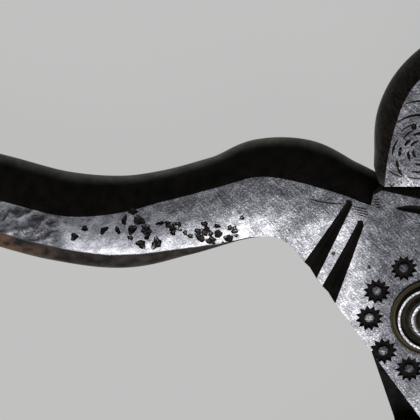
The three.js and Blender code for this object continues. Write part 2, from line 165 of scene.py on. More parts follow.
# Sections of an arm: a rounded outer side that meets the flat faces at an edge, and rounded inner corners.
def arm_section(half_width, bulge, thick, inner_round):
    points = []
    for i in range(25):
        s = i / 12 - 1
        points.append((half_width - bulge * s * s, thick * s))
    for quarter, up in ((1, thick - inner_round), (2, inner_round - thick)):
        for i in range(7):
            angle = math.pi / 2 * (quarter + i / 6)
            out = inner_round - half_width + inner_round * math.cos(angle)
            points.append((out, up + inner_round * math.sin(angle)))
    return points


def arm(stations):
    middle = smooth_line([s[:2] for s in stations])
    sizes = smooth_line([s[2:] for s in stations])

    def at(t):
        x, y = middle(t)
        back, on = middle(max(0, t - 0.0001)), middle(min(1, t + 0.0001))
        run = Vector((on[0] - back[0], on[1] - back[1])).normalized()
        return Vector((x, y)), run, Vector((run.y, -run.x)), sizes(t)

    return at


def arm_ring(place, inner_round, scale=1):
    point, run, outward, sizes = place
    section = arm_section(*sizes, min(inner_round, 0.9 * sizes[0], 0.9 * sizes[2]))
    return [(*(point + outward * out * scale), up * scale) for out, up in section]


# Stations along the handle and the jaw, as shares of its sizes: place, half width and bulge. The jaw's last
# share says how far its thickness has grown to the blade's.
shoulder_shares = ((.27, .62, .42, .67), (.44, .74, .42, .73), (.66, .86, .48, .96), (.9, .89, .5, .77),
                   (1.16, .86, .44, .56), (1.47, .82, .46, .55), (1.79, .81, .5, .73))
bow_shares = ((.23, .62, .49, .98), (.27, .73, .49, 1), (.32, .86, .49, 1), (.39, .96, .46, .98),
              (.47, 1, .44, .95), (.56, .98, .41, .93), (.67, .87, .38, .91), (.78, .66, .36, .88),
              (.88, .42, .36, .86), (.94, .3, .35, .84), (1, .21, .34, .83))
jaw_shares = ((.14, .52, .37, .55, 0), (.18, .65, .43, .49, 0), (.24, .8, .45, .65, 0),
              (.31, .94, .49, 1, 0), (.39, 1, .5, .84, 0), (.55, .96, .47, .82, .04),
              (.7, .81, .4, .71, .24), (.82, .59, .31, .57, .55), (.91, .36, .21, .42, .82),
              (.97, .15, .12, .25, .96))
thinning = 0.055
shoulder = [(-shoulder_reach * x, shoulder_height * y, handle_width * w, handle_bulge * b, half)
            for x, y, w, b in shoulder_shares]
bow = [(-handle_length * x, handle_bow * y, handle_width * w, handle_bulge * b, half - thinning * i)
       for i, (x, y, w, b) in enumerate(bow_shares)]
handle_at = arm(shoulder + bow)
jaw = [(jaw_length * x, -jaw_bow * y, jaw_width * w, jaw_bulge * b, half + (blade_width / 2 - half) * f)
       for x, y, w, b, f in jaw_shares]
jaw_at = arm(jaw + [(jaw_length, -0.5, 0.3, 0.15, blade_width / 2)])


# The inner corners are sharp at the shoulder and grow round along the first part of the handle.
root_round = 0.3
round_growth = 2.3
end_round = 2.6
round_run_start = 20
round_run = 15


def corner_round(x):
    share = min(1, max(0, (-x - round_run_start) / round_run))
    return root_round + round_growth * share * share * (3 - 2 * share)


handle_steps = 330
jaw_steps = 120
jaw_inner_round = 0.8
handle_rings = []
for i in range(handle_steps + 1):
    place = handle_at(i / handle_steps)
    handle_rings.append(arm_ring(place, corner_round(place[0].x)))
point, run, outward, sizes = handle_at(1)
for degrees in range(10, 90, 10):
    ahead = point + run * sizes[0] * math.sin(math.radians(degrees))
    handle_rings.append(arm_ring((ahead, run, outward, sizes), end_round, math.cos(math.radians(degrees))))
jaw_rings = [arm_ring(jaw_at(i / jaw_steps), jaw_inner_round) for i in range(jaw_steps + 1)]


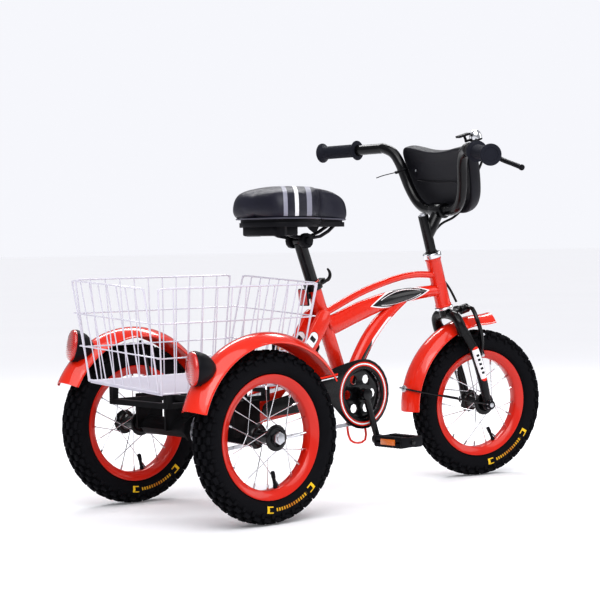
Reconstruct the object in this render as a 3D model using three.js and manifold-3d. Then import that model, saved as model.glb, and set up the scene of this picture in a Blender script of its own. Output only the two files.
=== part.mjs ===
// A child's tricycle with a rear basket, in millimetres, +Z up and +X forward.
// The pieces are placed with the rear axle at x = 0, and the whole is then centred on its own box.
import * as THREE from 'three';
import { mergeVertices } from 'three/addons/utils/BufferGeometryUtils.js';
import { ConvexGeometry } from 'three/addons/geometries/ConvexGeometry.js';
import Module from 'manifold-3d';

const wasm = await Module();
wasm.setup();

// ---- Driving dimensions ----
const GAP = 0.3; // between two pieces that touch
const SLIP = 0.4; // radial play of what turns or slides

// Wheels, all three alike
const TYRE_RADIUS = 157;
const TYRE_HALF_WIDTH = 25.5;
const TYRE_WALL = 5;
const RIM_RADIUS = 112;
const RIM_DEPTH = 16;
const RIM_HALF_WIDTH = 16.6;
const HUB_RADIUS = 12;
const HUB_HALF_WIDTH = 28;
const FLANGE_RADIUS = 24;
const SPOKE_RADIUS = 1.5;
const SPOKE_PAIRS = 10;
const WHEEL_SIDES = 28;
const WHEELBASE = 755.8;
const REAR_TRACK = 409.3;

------

- PROBLEM
Scan the records for the string "scene". Copy each line in which it appears.

- RESPONSE
The three.js and Blender code for this object continues. Write part 2, from line 165 of scene.py on. More parts follow.
Reconstruct the object in this render as a 3D model using three.js and manifold-3d. Then import that model, saved as model.glb, and set up the scene of this picture in a Blender script of its own. Output only the two files.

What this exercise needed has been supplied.